Existential Psychology
Feeling Lazy
There are few assigned personality traits as reviled as laziness in our society. This probably has to do with our puritanical roots, with the embedded idea that work is good and moral in and of itself, that it’s an end not a means to an end, that it’s a formative experience, even if the project in question is as pointless as digging a hole and filling it back up again.
People tell themselves they’re working for a paycheck and of course they are but beneath that practical socioeconomic need lies the irrational need to stay busy in order to be perceived as hardworking and therefore to be equated with goodness and morality.
The problem with all of this is that none of us feel motivated all the time, even when the work we do really is objectively meaningful, when it’s not some version of digging a hole and filling it back up again but leads to real benefits for people and the world. Under the paradigm where hardworking equals good and laziness equals bad when we’re feeling lazy we’re likely to experience a lot of undue guilt, to perceive ourselves as somehow deficient.
Then we either do nothing and live with the gnawing sensation that we’re doing something wrong, which casts a gray cloud on free time that could be enjoyed, that could be used productively in the sense of recharging the psychic batteries, or we force ourselves to get back to the grind despite wanting nothing to do with our work, which of course tends to make the product suffer, makes us feel a general sense of aversion towards what we’re doing, and increases the probability of burnout.

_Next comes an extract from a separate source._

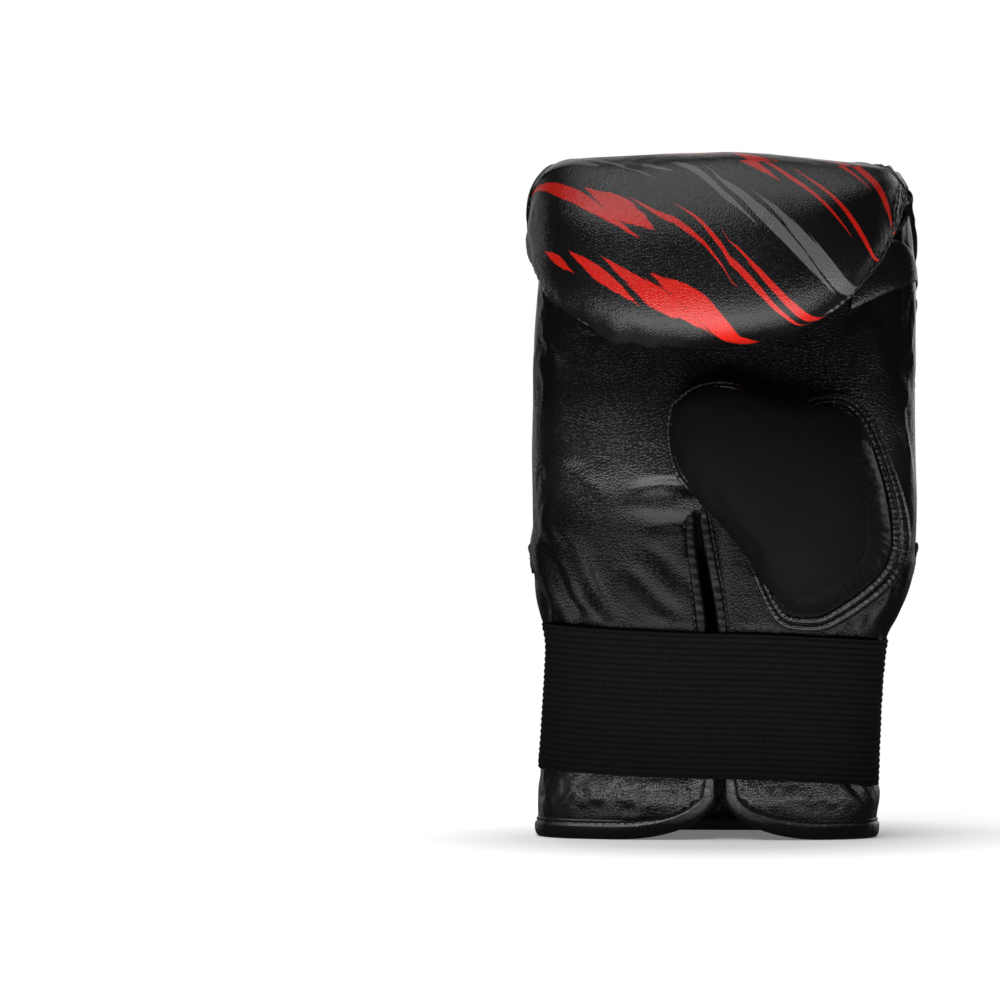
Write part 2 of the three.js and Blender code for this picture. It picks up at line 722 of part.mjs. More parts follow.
// The palm leather, with its slit and the thumb's way in.
function palmPanel() {
  const from = (hemWidth + gap) / foldHeight;
  const to = 1 - palmTuck / foldHeight;
  const angles = crowded(0, Math.PI, 24);
  const grid = (inset) => evenly(from, to, 15).map((v) => angles.map((a) => palmPoint(v, a, inset)));
  return cut(wallBetween(grid(0), grid(leather)), slitCutter(), thumbHole());
}

// The cuff's padded back, from side seam to side seam.
function cuffPanel() {
  const angles = crowded(0, Math.PI, 24);
  const stations = evenly((hemWidth + gap) / foldHeight, cuffHeight / foldHeight, 8);
  const grid = (inset) => stations.map((v) => angles.map((a) => backPoint(v, a, inset)));
  return wallBetween(grid(0), grid(cuffWall));
}

// The turned band along the cuff's top, which laps over the back pad's lower edge.
function cuffBand() {
  const angles = crowded(0, Math.PI, 24);
  const bottom = cuffHeight + cuffBandLap - cuffBandHeight;
  const stations = evenly(bottom / foldHeight, (cuffHeight + cuffBandLap) / foldHeight, 4);
  const thickness = (a) => cuffBandThickness * THREE.MathUtils.lerp(0.35, 1, Math.sin(a));
  const low = stations.map((v) => angles.map((a) => backPoint(v, a, -clearance)));
  const high = stations.map((v) => angles.map((a) => backPoint(v, a, -clearance - thickness(a), -clearance - thickness(a))));
  return wallBetween(high, low);
}

// The wide elastic across the wrist, sewn in at both side seams and clear of the slit's binding.
function elasticBand() {
  const angles = crowded(0, Math.PI, 24);
  const lift = (a) =>
    clearance + bindingProud * THREE.MathUtils.smoothstep(Math.sin(a), 0.25, 0.95);
  const grid = (thickness) =>
    evenly(0, 1, 6).map((t) =>
      angles.map((a) => {
        const tilt = (elasticSlope / 2) * Math.cos(a);
        const v = (elasticHeight - tilt + t * elasticWidth) / foldHeight;
        return palmPoint(v, a, -lift(a) - thickness);
      }),
    );
  return wallBetween(grid(elasticThickness), grid(0));
}

// The sewn patch on the cuff's back.
function labelPatch() {
  const grid = (inset) =>
    evenly(labelAbove, labelAbove + labelHeight, 6).map((z) => {
      const s = station(z / foldHeight);
      const from = angleAt((labelWidth / 2 - labelShift) / s.thumb, squareness);
      const to = Math.PI - angleAt((labelWidth / 2 + labelShift) / s.outer, squareness);
      return evenly(from, to, 16).map((a) => backPoint(z / foldHeight, a, -inset));
    });
  return wallBetween(grid(clearance + labelThickness), grid(clearance));
}

const blackLeather = new THREE.MeshStandardMaterial({ color: 0x141416, roughness: 0.5, metalness: 0 });
const softLeather = new THREE.MeshStandardMaterial({ color: 0x101012, roughness: 0.62, metalness: 0 });
const wovenElastic = new THREE.MeshStandardMaterial({ color: 0x0c0c0e, roughness: 0.9, metalness: 0 });
const whiteVinyl = new THREE.MeshStandardMaterial({ color: 0xe9eaec, roughness: 0.55, metalness: 0 });

const glove = new THREE.Group();

function add(name, geometry, material) {
  const mesh = new THREE.Mesh(geometry, material);
  mesh.name = name;
  geometry.computeVertexNormals();
  glove.add(mesh);
}

add("back_pad", backPad(), blackLeather);
add("side_panel_thumb", sidePanel("thumb"), blackLeather);
add("side_panel_outer", sidePanel("outer"), blackLeather);
add("palm_panel", palmPanel(), softLeather);
add("cuff_panel", cuffPanel(), blackLeather);
add("cuff_band", cuffBand(), blackLeather);
add("hem_binding", hemBinding(), blackLeather);
add("elastic_band", elasticBand(), wovenElastic);
add("label_patch", labelPatch(), whiteVinyl);
add("thumb", cut(thumbForm(), thumbForm(thumbWall), thumbHole()), softLeather);
add("thumb_welt", thumbWelt(), softLeather);
add("thumb_flange", thumbFlange(), softLeather);
add("finger_gusset", fingerGusset(), softLeather);

export default glove;
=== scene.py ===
"""The visual model of a padded mitt for training on a heavy bag, for the right hand.

The mitt's skin is worked out here as it is in the solids, on a finer grid, so that each leather
panel lies where its solid lies. Creases, seams, puckers and stitches are then pressed into it.
Every size is in millimetres until a mesh is made. The palm faces -Y and the thumb's side is +X.
"""

import bmesh
import bpy
import numpy as np
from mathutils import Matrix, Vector


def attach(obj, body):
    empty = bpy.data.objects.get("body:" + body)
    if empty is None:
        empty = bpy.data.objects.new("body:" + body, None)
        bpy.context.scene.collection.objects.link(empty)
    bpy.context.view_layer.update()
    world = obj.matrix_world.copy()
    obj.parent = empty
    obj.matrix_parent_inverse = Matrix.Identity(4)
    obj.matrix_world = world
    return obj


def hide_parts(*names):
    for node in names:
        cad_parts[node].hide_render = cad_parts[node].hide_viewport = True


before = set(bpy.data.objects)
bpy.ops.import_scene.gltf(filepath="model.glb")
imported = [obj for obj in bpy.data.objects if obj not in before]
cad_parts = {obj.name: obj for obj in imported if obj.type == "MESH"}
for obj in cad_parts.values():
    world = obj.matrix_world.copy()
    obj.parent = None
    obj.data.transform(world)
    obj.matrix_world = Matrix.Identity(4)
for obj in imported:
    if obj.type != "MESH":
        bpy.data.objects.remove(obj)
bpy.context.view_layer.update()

MM = 0.001
UV_MM = 100.0
TURN = 2 * np.pi
TINY = 1e-9

# Overall sizes
BODY_WIDTH = 153.4
BODY_DEPTH = 73
PALM_DEPTH = 32
FOLD_HEIGHT = 205.5
HOOD_RISE = 62
ROLL_DEPTH = 41
FOLD_SWEEP = 235
FOLD_RISE_OUTER = 22
FOLD_RISE_THUMB = 43
SQUARENESS = 3
HALF_WIDTH = BODY_WIDTH / 2
LOWEST_FOLD = -0.33
POLE_CROWN = 0.05

# Walls
LEATHER = 2.4
PAD_THICKNESS = 24
SIDE_PAD = 10
CUFF_WALL = 4
GAP = 0.3
CLEARANCE = 0.5
SEAM_GAP = GAP / HALF_WIDTH

# Cuff, binding, elastic and label
CUFF_HEIGHT = 112
CUFF_BAND_HEIGHT = 12
CUFF_BAND_LAP = 3
CUFF_BAND_THICKNESS = 2.2
HEM_WIDTH = 8
SLIT_BINDING_WIDTH = 5
BINDING_PROUD = 1.6
BINDING_THICKNESS = 5
SLIT_HEIGHT = 128
SLIT_LEAN = 9
SLIT_GAP = 2
FLAP_CORNER_WIDTH = 38
FLAP_CORNER_HEIGHT = 17
ELASTIC_WIDTH = 56.5
ELASTIC_HEIGHT = 23.8
ELASTIC_SLOPE = 6.6
ELASTIC_THICKNESS = 2
LABEL_WIDTH = 106
LABEL_HEIGHT = 81
LABEL_THICKNESS = 1.2
LABEL_ABOVE = 17
LABEL_SHIFT = 4
LABEL_SAG = 1.6

# Thumb
THUMB_LENGTH = 103
THUMB_WIDTH = 67
THUMB_HEIGHT = 38
THUMB_WALL = 4
THUMB_TILT = np.radians(30)
THUMB_TIP_X = 21
THUMB_TIP_Z = 169.4
THUMB_LIFT = 0.8
THUMB_HOLE_LENGTH = 34
THUMB_HOLE_WIDTH = 40
THUMB_HOLE_ALONG = 0.3
THUMB_HOLE_OVER = -0.1
THUMB_WIDEST = 0.38
THUMB_WELT_START = 0.5
FLANGE_WIDTH = 7.4
FLANGE_THICKNESS = 4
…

The key is to stop feeling guilty when feelings of laziness invariably arise by tracing this guilt back to the source, to a puritanical mode of being in the world that was strict, joyless, repressed, and often downright mean. What matters is finding work that feels personally meaningful, not producing x-amount of widgets, though of course most employers would emphatically disagree. But we’re not talking about some arbitrary bottom line guised in morality that’s actually meant to make someone else more money, we’re talking about unnecessary internal psychic suffering. In our view the best way to maintain a productive orientation towards life and work is to accept those times when we’re feeling lazy and to just inhabit that space without feeling any guilt rather than applying a bunch of negative characterizations out of some half-formed idea that working hard is in and of itself equivalent to moral goodness and not working hard is in and of itself equivalent to sin.